In 2009, the Fosterville mine plan calls for the mill to process a total of 731,000 tonnes at a grade of 5.41 g/t. Gold recovery is estimated to be 84 per cent on average during the year and total production is forecast to be 112,000 ounces. Mine production during the year will come primarily from the heart of the main Phoenix orebody with the remaining production from the Ellesmere orebody. Unit operating costs are forecast to total $97 (Australian) per tonne milled, consisting of mining costs of $54 (Australian) per tonne mined, milling costs of $34 (Australian) per tonne milled, and general and administrative costs of $10 (Australian) per tonne milled.

The heated leach circuit is scheduled to be commissioned in the first quarter of 2009. Pilot plant tests indicated that gold recovery of 90 per cent on average can be achieved once this circuit is in full operation. Once this last operational deficiency has been corrected, attention will be turned to reduce operating costs at the mine with the goal of lowering Australian-dollar-denominated cash costs per ounce by as much as 10 per cent by optimizing the operation.

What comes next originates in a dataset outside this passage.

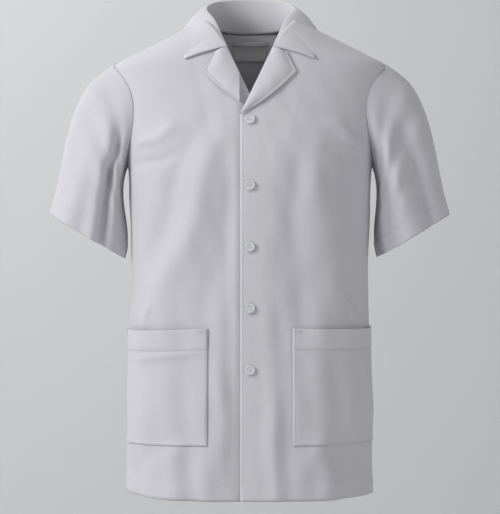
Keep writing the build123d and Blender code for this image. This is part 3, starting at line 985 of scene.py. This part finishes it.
def build_neck_facing():
    def place(u, v):
        x = mix(-0.088, 0.088, u)
        top = back_neck_z(x) - 0.001 if abs(x) < NECK_SIDE else -0.008 - 0.45 * (abs(x) - NECK_SIDE)
        bottom = -0.061 + 0.016 * (abs(x) / 0.088) ** 2
        return on_back(x, mix(bottom, top, v), -0.0019)

    piece = grid_piece("back_neck_facing_cloth", 60, 16, place, MATERIALS["inside"])
    face_outwards(piece, axis_point)
    thicken(piece, 0.0007)
    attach(piece, "root")
    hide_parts("back_neck_facing")


# ---- pockets -----------------------------------------------------------------------------------------------
POCKET_INNER = 0.067
POCKET_TOP, POCKET_BOTTOM = -0.504, -0.690
POCKET_HEM = 0.033


def pocket_point(u, v, side, gape, lift=0.0):
    """u runs from the inner edge to the side, and v from the bottom to the mouth."""
    sag = 0.003 * math.sin(math.pi * u) * v
    z = mix(POCKET_BOTTOM, POCKET_TOP, v) - sag - (0.004 * u if side < 0 else -0.001 * u)
    angle = mix(front_angle(POCKET_INNER, z), -0.075, u)
    base = form_point(angle, z)
    mirrored = Vector((base.x * side, base.y, z))
    mouth = smooth(0.62, 1.0, v)
    belly = math.sin(math.pi * clamp(u)) ** 0.8
    out = 0.0013 + 0.0022 * belly * smooth(0.0, 0.3, v) + gape * belly * mouth
    out += 0.0012 * math.sin(9 * u + 2) * mouth * belly
    if side > 0:
        bend = u - mix(0.62, 0.80, smooth(0.8, 0.2, v))
        out += 0.0045 * math.exp(-((bend / 0.07) ** 2)) * smooth(0.02, 0.4, v) * smooth(1.0, 0.7, v)
    else:
        bend = v - mix(0.80, 0.72, u)
        out += 0.0022 * math.exp(-((bend / 0.035) ** 2)) * smooth(0.0, 0.2, u) * smooth(0.75, 0.4, u)
    depth = (1 - v) * (POCKET_TOP - POCKET_BOTTOM)
    out += 0.0007 * smooth(POCKET_HEM + 0.001, POCKET_HEM - 0.002, depth)
    out -= 0.0007 * math.exp(-(((depth - POCKET_HEM) / 0.0018) ** 2))
    rim = min(u * 0.13, v * 0.186)
    out += 0.0004 * smooth(0.007, 0.004, rim)
    point = base + form_normal(angle, z) * (out + drape(mirrored) + lift)
    return Vector((point.x * side, point.y, point.z))


def build_pocket(side, coat):
    word = "left" if side > 0 else "right"
    gape = coat.pocket_gape * (0.8 if side > 0 else 1.0)
    piece = grid_piece(
        f"{word}_pocket_cloth",
        70,
        90,
        lambda u, v: pocket_point(u, v, side, gape),
        MATERIALS["cloth"],
    )
    face_outwards(piece, axis_point)
    # painted light on the pocket, stronger on its turned-down hem
    paint(piece, lambda point: 0.75 if point.z > POCKET_TOP - POCKET_HEM else 0.35)
    thicken(piece)
    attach(piece, "root")
    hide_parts(f"{word}_pocket")
    edge = 0.016
    lines = [
        [pocket_point(edge, v / 40, side, gape, 0.0006) for v in range(1, 40)],
        [pocket_point(mix(edge, 1 - edge, u / 34), 0.011, side, gape, 0.0006) for u in range(35)],
        [pocket_point(1 - edge, v / 40, side, gape, 0.0006) for v in range(1, 40)],
        [pocket_point(mix(edge, 1 - edge, u / 34), 1 - POCKET_HEM / 0.186, side, gape, 0.0009) for u in range(35)],
    ]
    stitches = stitch_lines(f"{word}_pocket_stitches", lines)
    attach(stitches, "root")


def build_tacks(coat):
    lines = []
    for side in (-1, 1):
        gape = coat.pocket_gape
        for u0, u1 in ((0.012, 0.055), (0.945, 0.988)):
            line = []
            for i in range(25):
                u = u0 if i % 2 else u1
                line.append(pocket_point(u, mix(0.992, 0.972, i / 24), side, gape, 0.0007))
            lines.append(line)
    piece = stitch_lines("pocket_tack_stitches", lines, radius=0.00022, length=0.0016, pitch=0.0016)
    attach(piece, "root")
    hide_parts("pocket_tacks")


# ---- buttonholes, loop and labels --------------------------------------------------------------------------
def build_buttonholes():
    """Zigzag stitches round each slit, which runs along the front edge behind its button."""
    lines = []
    for number in range(1, BUTTONS + 1):
        low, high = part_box(f"button_{number}")
        middle = (low[2] + high[2]) / 2 - 0.0015
        half = 0.0092
        line = []
        for i in range(121):
            turn = 2 * math.pi * i / 120
            radius = 0.0021 if i % 2 else 0.0034
            x = radius * math.cos(turn)
            z = middle + half * math.copysign(min(1.0, abs(math.sin(turn)) * 1.35), math.sin(turn))
            line.append(on_front(x, z + radius * 0.4 * math.sin(turn), 0.0005))
        lines.append(line)
    piece = stitch_lines("buttonhole_stitches", lines, radius=0.0002, length=0.0011, pitch=0.0010)
    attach(piece, "root")
    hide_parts("buttonhole_stitching")


def build_loop():
    low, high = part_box("hanger_loop")

    def place(u, v):
        x = mix(low[0], high[0], u)
        swing = math.sin(math.pi * u) ** 0.8
        y = mix(high[1] - 0.0008, low[1] + 0.0012, swing)
        return Vector((x, y, mix(low[2], high[2], v) - 0.003 * swing))

    piece = grid_piece("hanger_loop_tape", 40, 6, place, MATERIALS["tape"])
    thicken(piece, 0.0009)
    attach(piece, "root")
    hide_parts("hanger_loop")


def build_label(node, place):
    piece = grid_piece(f"{node}_tape", 14, 10, place, MATERIALS["label"])
    face_outwards(piece, lambda point: 2 * point - axis_point(point))
    thicken(piece, 0.0004)
    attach(piece, "root")
    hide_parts(node)


def neck_label_point(u, v):
    low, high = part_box("neck_label")
    return on_back(mix(low[0], high[0], u), mix(low[2], high[2], v), -0.0032)


def care_label_point(u, v):
    low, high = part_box("care_label")
    y = mix(low[1] + 0.001, high[1], u)
    z = mix(low[2], high[2], v)
    return Vector((side_x(y, z) - 0.0035, y, z))


def edge_stitches():
    """The front edge and the hem."""
    lines = []
    step = 0.006
    count = round((V_Z - 0.034 - HEM_Z) / step)
    lines.append([on_front(-FRONT_EDGE + 0.004, HEM_Z + 0.006 + step * i, 0.0004) for i in range(count)])
    hem = []
    for i in range(361):
        angle = 2 * math.pi * i / 360 - math.pi / 2
        z = hem_height(angle) + 0.025
        point = form_point(angle, z)
        lift = 0.0002 + drape(point)
        hem.append(point + form_normal(angle, z) * lift)
    lines.append(hem)
    piece = stitch_lines("edge_stitches", lines)
    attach(piece, "root")


def finish_buttons():
    for number in range(1, BUTTONS + 1):
        for node, material in ((f"button_{number}", "button"), (f"button_{number}_thread", "thread")):
            data = bpy.data.objects[node].data
            data.materials.clear()
            data.materials.append(MATERIALS[material])


# ---- stage -------------------------------------------------------------------------------------------------
class StageLook(bpy.types.PropertyGroup):
    """The camera's distance and height, and the lights' strength."""

    distance: FloatProperty(name="Distance", description="From the camera to the coat", default=3.0, unit="LENGTH")
    height: FloatProperty(name="Height", description="Of the camera", default=-0.391, unit="LENGTH")
    view_height: FloatProperty(
        name="View height", description="How much of the coat the frame holds", default=0.848, unit="LENGTH"
    )
    key: FloatProperty(name="Key", description="Strength of the key light", default=62.0)
    fill: FloatProperty(name="Fill", description="Strength of the fill light", default=16.0)


def plain_material(name, colour):
    shader = Shader(name)
    grain = shader.noise(3.0, 3.0)
    light = tuple(c * 1.02 for c in colour)
    return shader.finish(Base_Color=shader.ramp(grain, colour, light), Roughness=0.9)


def plane(name, corners, material):
    piece = new_piece(name, corners, [(0, 1, 2, 3)], material, smooth_shading=False)
    return piece


def area_light(name, place, target, power, size):
    data = bpy.data.lights.new(name, "AREA")
    data.energy = power
    data.size = size
    light = bpy.data.objects.new(name, data)
    light.location = place
    light.rotation_euler = (Vector(target) - Vector(place)).to_track_quat("-Z", "Y").to_euler()
    bpy.context.scene.collection.objects.link(light)


def build_stage(look):
    pale = plain_material("pale_wall", (0.66, 0.665, 0.67))
    plane("floor", [(-4, -4, -1.25), (4, -4, -1.25), (4, 1.5, -1.25), (-4, 1.5, -1.25)], pale)
    plane("wall", [(-4, 1.5, -1.25), (4, 1.5, -1.25), (4, 1.5, 3), (-4, 1.5, 3)], pale)
    area_light("key", (-2.3, -1.5, 0.9), (0, 0, -0.3), look.key, 1.3)
    area_light("fill", (2.4, -2.2, 0.0), (0, 0, -0.4), look.fill, 2.2)
    area_light("wall_light", (-1.2, 0.5, 1.7), (-0.4, 1.5, -0.1), look.fill, 1.5)
    world = bpy.data.worlds.new("studio")
    world.use_nodes = True
    world.node_tree.nodes["Background"].inputs["Color"].default_value = (0.86, 0.87, 0.89, 1)
    world.node_tree.nodes["Background"].inputs["Strength"].default_value = 0.40
    bpy.context.scene.world = world
    data = bpy.data.cameras.new("camera")
    data.sensor_fit = "VERTICAL"
    data.sensor_height = 24.0
    data.lens = 24.0 * look.distance / look.view_height
    camera = bpy.data.objects.new("camera", data)
    camera.location = (0, -look.distance, look.height)
    camera.rotation_euler = (math.pi / 2, 0, 0)
    bpy.context.scene.collection.objects.link(camera)
    bpy.context.scene.camera = camera
    bpy.context.scene.view_settings.view_transform = "Standard"


# ---- operators ---------------------------------------------------------------------------------------------
class COAT_OT_panels(bpy.types.Operator):
    """Adds the back, the fronts and their facings."""

    bl_idname = "coat.panels"
    bl_label = "Body panels"

    def execute(self, context):
        shape = context.scene.coat_shape
        build_back(shape)
        build_neck_facing()
        for side in (1, -1):
            build_front(side, shape)
            build_facing(side, shape)
        edge_stitches()
        return {"FINISHED"}


class COAT_OT_sleeves(bpy.types.Operator):
    """Adds the sleeves and their stitched hems."""

    bl_idname = "coat.sleeves"
    bl_label = "Sleeves"

    def execute(self, context):
        for side in (1, -1):
            build_sleeve(side, context.scene.sleeve_shape)
            sleeve_hem_stitches(side)
        return {"FINISHED"}


class COAT_OT_collar(bpy.types.Operator):
    """Adds the collar and both lapels."""

    bl_idname = "coat.collar"
    bl_label = "Collar and lapels"

    def execute(self, context):
        build_collar(context.scene.collar_shape)
        for side in (1, -1):
            build_lapel(side, context.scene.collar_shape, context.scene.coat_shape)
        return {"FINISHED"}


class COAT_OT_pockets(bpy.types.Operator):
    """Adds the hip pockets and the tacks at their mouths."""

    bl_idname = "coat.pockets"
    bl_label = "Pockets"

    def execute(self, context):
        for side in (1, -1):
            build_pocket(side, context.scene.coat_shape)
        build_tacks(context.scene.coat_shape)
        return {"FINISHED"}


class COAT_OT_fastenings(bpy.types.Operator):
    """Stitches the buttonholes and finishes the buttons."""

    bl_idname = "coat.fastenings"
    bl_label = "Buttons and buttonholes"

    def execute(self, context):
        build_buttonholes()
        finish_buttons()
        return {"FINISHED"}


class COAT_OT_trimmings(bpy.types.Operator):
    """Adds the hanger loop and the blank labels."""

    bl_idname = "coat.trimmings"
    bl_label = "Loop and labels"

    def execute(self, context):
        build_loop()
        build_label("neck_label", neck_label_point)
        build_label("care_label", care_label_point)
        return {"FINISHED"}


class COAT_OT_stage(bpy.types.Operator):
    """Adds the floor, the wall, the lights and the camera."""

    bl_idname = "coat.stage"
    bl_label = "Stage"

    def execute(self, context):
        build_stage(context.scene.stage_look)
        return {"FINISHED"}


OPERATORS = (
    COAT_OT_stage,
    COAT_OT_panels,
    COAT_OT_sleeves,
    COAT_OT_collar,
    COAT_OT_pockets,
    COAT_OT_fastenings,
    COAT_OT_trimmings,
)
SETTINGS = {
    "coat_shape": CoatShape,
    "sleeve_shape": SleeveShape,
    "collar_shape": CollarShape,
    "stage_look": StageLook,
}


class COAT_PT_panel(bpy.types.Panel):
    """Buttons for every part of the coat."""

    bl_idname = "COAT_PT_panel"
    bl_label = "Lab coat"
    bl_space_type = "VIEW_3D"
    bl_region_type = "UI"
    bl_category = "Lab coat"

    def draw(self, context):
        for name, group in SETTINGS.items():
            for key in group.__annotations__:
                self.layout.prop(getattr(context.scene, name), key)
        for operator in OPERATORS:
            self.layout.operator(operator.bl_idname)


def register():
    for group in SETTINGS.values():
        bpy.utils.register_class(group)
    for operator in OPERATORS:
        bpy.utils.register_class(operator)
    bpy.utils.register_class(COAT_PT_panel)
    for name, group in SETTINGS.items():
        setattr(bpy.types.Scene, name, PointerProperty(type=group))


def unregister():
    for name in SETTINGS:
        delattr(bpy.types.Scene, name)
    bpy.utils.unregister_class(COAT_PT_panel)
    for kind in (*reversed(OPERATORS), *SETTINGS.values()):
        bpy.utils.unregister_class(kind)


def main():
    register()
    for operator in OPERATORS:
        category, name = operator.bl_idname.split(".")
        getattr(getattr(bpy.ops, category), name)()


if __name__ == "__main__":
    main()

Capital expenditures at Fosterville are forecast to total $12-million, including $2.1-million for the completion of the heated leach project, $2.1-million for new mobile equipment, $1-million for a tailings dam raise, $900,000 for equipment rebuilds and approximately $500,000 for the tailings retreatment project. Mine development capital and resource definition drilling costs are forecast to be $14.5-million primarily related to the continuing development of the Phoenix and Ellesmere orebodies.

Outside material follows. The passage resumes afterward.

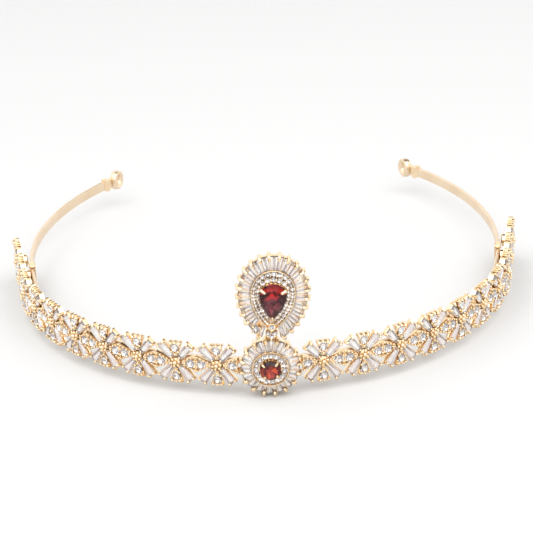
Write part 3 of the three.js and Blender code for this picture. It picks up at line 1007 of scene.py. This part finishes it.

Exploration expenditures in 2009 are forecast to be $4.2-million and will focus on three areas. The key focus of the exploration program is the Harrier underground zone, with an 11,500-metre program that is already under way to follow up on the excellent results obtained during the 2008 program. The second target area is Phoenix Deeps, the downplunge extension of the main orebody at Fosterville where a drill program totalling 5,300 metres is planned. The third target area is known as Pegasus, which is a theorized structural repeat of the Phoenix mineralization at greater depth that will be drill tested during the year. A total of 3,500 metres have been allocated to this program.

Young-Davidson project

Upon completion of the underground ramp development at the end of 2008, mining equipment was demobilized and the remaining shaft refurbishing work on the 13th level will be completed in early 2009. The number of people working at the property is now 23, down from an average of 115 in 2008, and this group will continue to perform a variety of activities related to permitting and development, while keeping the mine dewatered.

The new resource estimate was released in December, 2008, and a National Instrument 43-101 technical report will be filed on SEDAR and on Northgate’s website at the end of January, 2009. The project focus has now shifted to optimize the National Instrument 43-101 preliminary economic assessment report, which was filed in August, by incorporating the new, dramatically larger resource, using the geotechnical information that has been collected, and making better use of the existing ramp and shaft infrastructure at the site. Once this process is completed, a full feasibility study will be commissioned.

The rocks that host the Young-Davidson deposit are known to extend to the west under barren cover rocks. Historically, only a handful of drill holes have been tested along strike west of Young-Davidson. Other targets on the property are geophysical anomalies that have similar characteristics to those of the known Young-Davidson deposit. Exploration in 2009 will focus on these targets outside of the known resource area.

Two thousand nine exploration spending at Young-Davidson is forecast to total approximately $1.2-million out of a total project budget of $8.6-million. The balance of the expenditures will be for permitting, engineering and feasibility studies, and site care and maintenance.